| TASK DIRECTIONS |
Output the material beneath exactly, leaving nothing out.
────────
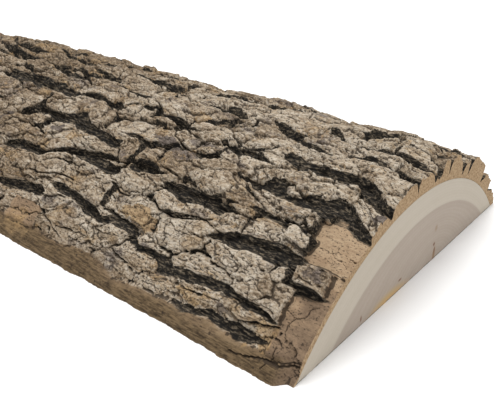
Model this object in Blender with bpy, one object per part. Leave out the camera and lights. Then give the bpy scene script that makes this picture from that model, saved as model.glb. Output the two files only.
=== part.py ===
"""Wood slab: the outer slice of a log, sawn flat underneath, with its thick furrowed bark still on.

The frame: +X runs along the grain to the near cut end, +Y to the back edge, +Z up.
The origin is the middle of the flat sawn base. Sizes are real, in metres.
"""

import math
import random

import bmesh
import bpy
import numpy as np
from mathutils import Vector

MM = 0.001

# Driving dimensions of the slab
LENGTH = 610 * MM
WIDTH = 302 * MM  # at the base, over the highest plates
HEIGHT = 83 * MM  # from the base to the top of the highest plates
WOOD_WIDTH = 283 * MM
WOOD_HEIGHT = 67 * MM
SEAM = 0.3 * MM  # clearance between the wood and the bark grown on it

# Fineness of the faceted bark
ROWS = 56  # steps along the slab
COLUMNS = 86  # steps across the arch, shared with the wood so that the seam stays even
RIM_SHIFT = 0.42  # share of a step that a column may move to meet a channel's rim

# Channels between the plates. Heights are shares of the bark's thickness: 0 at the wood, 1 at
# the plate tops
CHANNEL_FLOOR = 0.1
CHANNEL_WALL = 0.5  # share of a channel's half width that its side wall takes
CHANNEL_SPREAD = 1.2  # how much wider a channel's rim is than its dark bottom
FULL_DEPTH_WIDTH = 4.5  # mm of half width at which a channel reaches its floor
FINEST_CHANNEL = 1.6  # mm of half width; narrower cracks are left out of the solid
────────
| EXERCISE RESULT |
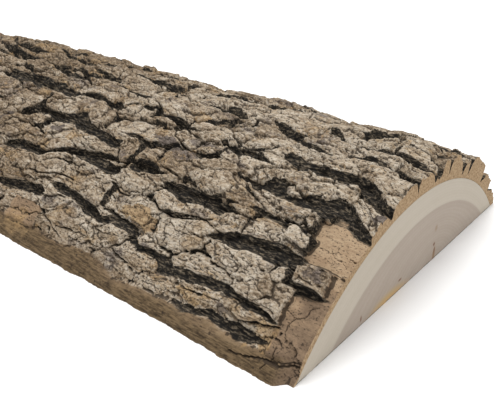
Model this object in Blender with bpy, one object per part. Leave out the camera and lights. Then give the bpy scene script that makes this picture from that model, saved as model.glb. Output the two files only.
=== part.py ===
"""Wood slab: the outer slice of a log, sawn flat underneath, with its thick furrowed bark still on.

The frame: +X runs along the grain to the near cut end, +Y to the back edge, +Z up.
The origin is the middle of the flat sawn base. Sizes are real, in metres.
"""

import math
import random

import bmesh
import bpy
import numpy as np
from mathutils import Vector

MM = 0.001

# Driving dimensions of the slab
LENGTH = 610 * MM
WIDTH = 302 * MM  # at the base, over the highest plates
HEIGHT = 83 * MM  # from the base to the top of the highest plates
WOOD_WIDTH = 283 * MM
WOOD_HEIGHT = 67 * MM
SEAM = 0.3 * MM  # clearance between the wood and the bark grown on it

# Fineness of the faceted bark
ROWS = 56  # steps along the slab
COLUMNS = 86  # steps across the arch, shared with the wood so that the seam stays even
RIM_SHIFT = 0.42  # share of a step that a column may move to meet a channel's rim

# Channels between the plates. Heights are shares of the bark's thickness: 0 at the wood, 1 at
# the plate tops
CHANNEL_FLOOR = 0.1
CHANNEL_WALL = 0.5  # share of a channel's half width that its side wall takes
CHANNEL_SPREAD = 1.2  # how much wider a channel's rim is than its dark bottom
FULL_DEPTH_WIDTH = 4.5  # mm of half width at which a channel reaches its floor
FINEST_CHANNEL = 1.6  # mm of half width; narrower cracks are left out of the solid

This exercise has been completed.